Bear had his first run out, so he came back to me and just tagged along with an occasional side trip to check something out. In places the trail resembled a muddy creek bed more than a trail. There was water running everywhere from the melting snow pack. I rode a couple of miles up the trail and began to pass some still unmelted patches of snow. I could see the snow on mountain ahead of me, and I knew it would be impossible to make it up the switch backs to Campbell Lake. Even the rock pile leading up to Log Lake would probably be slick and treacherous, so I decided to head back and check on my missing pup.
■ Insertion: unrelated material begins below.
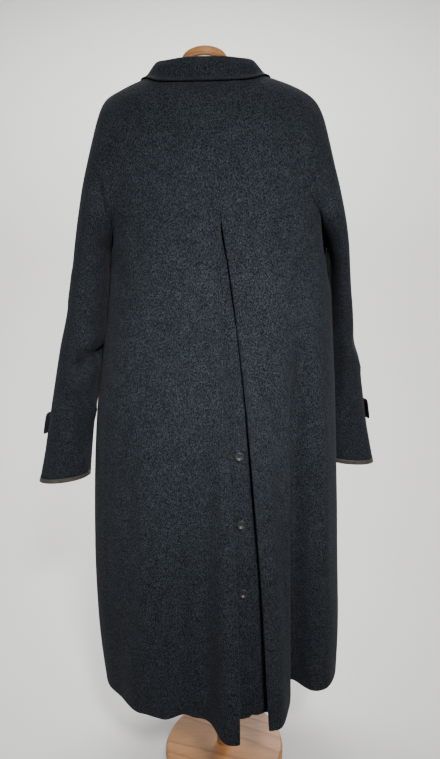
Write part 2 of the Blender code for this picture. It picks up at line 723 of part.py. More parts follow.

I heard him before I saw him. I don’t know if he had been barking non stop since I left him, or if Bear’s appearance ahead of me set him off again. He hadn’t gone back to the truck, but had finally picked up the courage to cross the creek. He just didn’t know enough to trail me up. He was a happy pup to see everyone, and he had the creek crossing thing down pat now. He crossed without hesitation on the way back down the trail. I ate lunch at the truck, then headed back down the mountain toward home. It had been cool, on the verge of being chilly in the mountains. The farther down the mountain, the warmer it became; and the dogwood and lupine were in full bloom. When I got home, the thermometer on my front porch said almost 75 degrees. Now it is getting cloudy, and they say rain again tonight and tomorrow.

Friday, June 04, 2010

Creek's up!

We had light rain most of the day yesterday, then it got serious last night and really poured. Still cloudy today, but warm. The creek that runs through my property is running swift and muddy, which means snow is melting in the high country. Shouldn’t be to much longer, and it will be worth hauling my mare up to a trailhead.
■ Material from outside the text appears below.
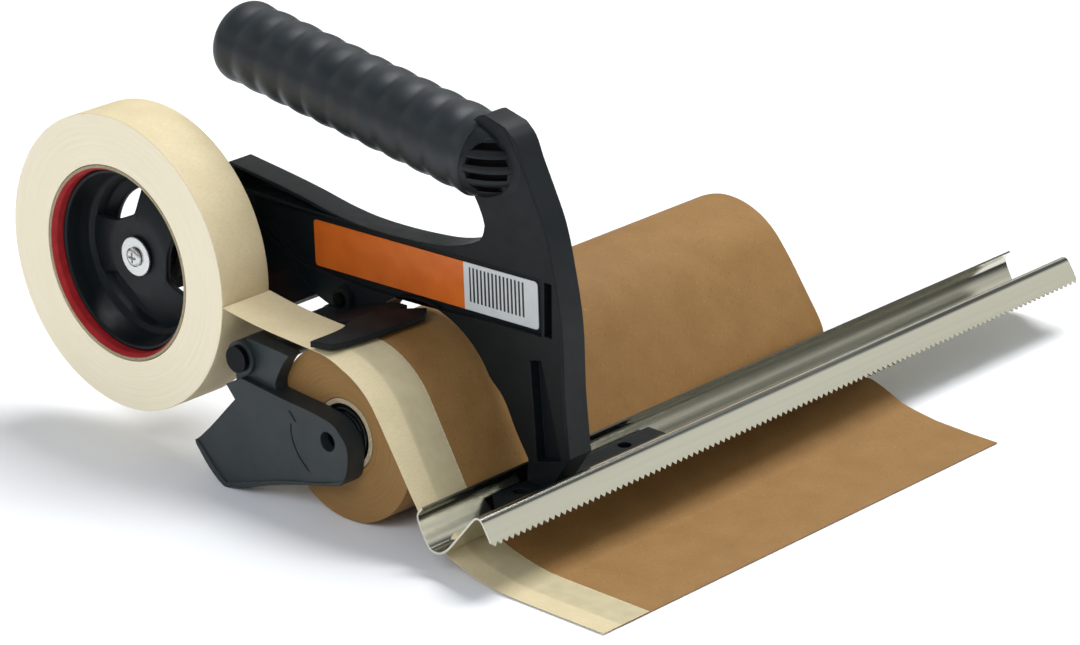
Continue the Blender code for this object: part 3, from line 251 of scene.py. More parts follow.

I made a quick run into town today, and on the way back home I happened to see a buck with new antlers about 3 inches long, standing along side another creek in a patch of yellow wild mustard. I had a camera in the glove box of the pickup, and it would have made a dandy picture. The buck would have none of it though. He saw the truck stop and back up, and he moved off before I could get the camera out. One of those picture postcard scenes though.